Having two kids that are starting to understand Christmas is a new and fun experience. It turns out that kids really do have a unique perspective on the world. For our kids, their joy is easily observed during car rides at dusk, and it revolves around a newer phenomenon: giant lawn inflatables. Snowmen, Santa, Mickey Mouse, it honestly doesn’t matter. If they catch a glimpse of a staked-down, wind-prone lawn decoration, they are ecstatic. But we drive past, and the inflatable goes out of sight and the next plea is always “more snowman, more Mickey”. The joy of that experience is temporary and fleeting, and it leaves the kids wanting more.

CS Lewis distinguishes pleasure from true joy by defining the latter as an unsatisfied desire or longing for God. He writes “the fact that anyone who has experienced [joy] will want it again… I doubt whether anyone who has tasted it would ever, if both were in his power, exchange it for all the pleasures in the world.” Like my children longing for another glimpse of a blown over giant snowman during an evening drive, our hearts long for true joy.

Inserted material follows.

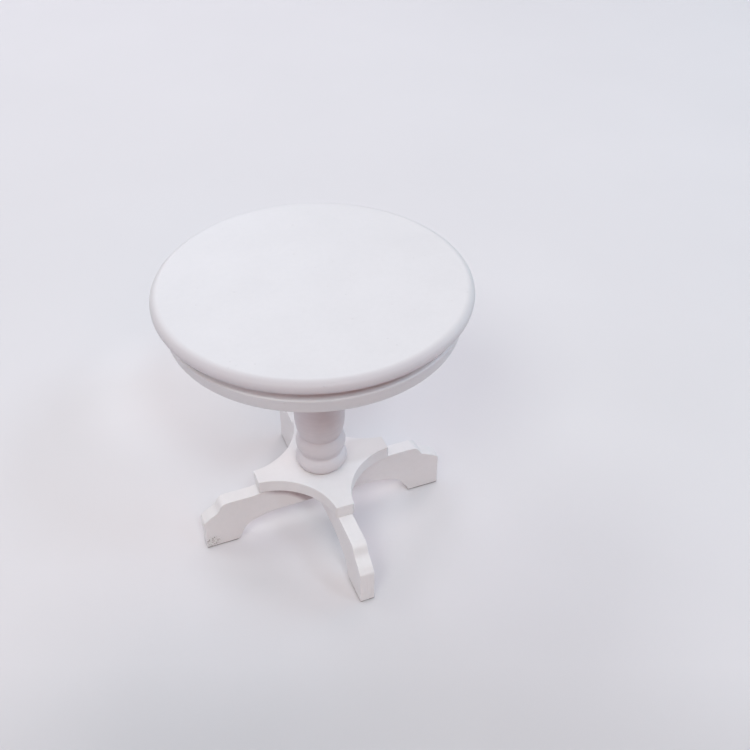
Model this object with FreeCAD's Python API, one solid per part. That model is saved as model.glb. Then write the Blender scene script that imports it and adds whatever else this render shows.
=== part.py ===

Many of us have, as Lewis wrote, experienced joy and want it again. Whether our longing is for the next life stage, a career, or the next Amazon purchase, we know all too well that true and lasting joy isn’t found in the temporal things of this world. There are not enough Amazon deliveries in the world that could satisfy our longings.

So, if joy is not just getting all the things or experiences you want, then what is it? Psalm 16:11 paints a beautiful picture for us of what joy is and where we find it:

You make known to me the path of life; in your presence there is fullness of joy; at your right hand are pleasures forevermore.

Joy is the satisfaction and contentment that transcends our circumstances because the focus of our joy is not an object, but a person. We find true joy – fullness of joy even! – and satisfaction in God alone through Christ. And we experience that joy in God’s presence, that is, in spending time with Him and knowing him. My prayer this season for my family and yours is that every heart prepare him room (as the famous hymn goes) so that Jesus Christ would permeate our thoughts and words and deeds to reorient our focus from the ‘seasonal inflatables’ of the world to the gift of Christ entering our world to bring us back to God.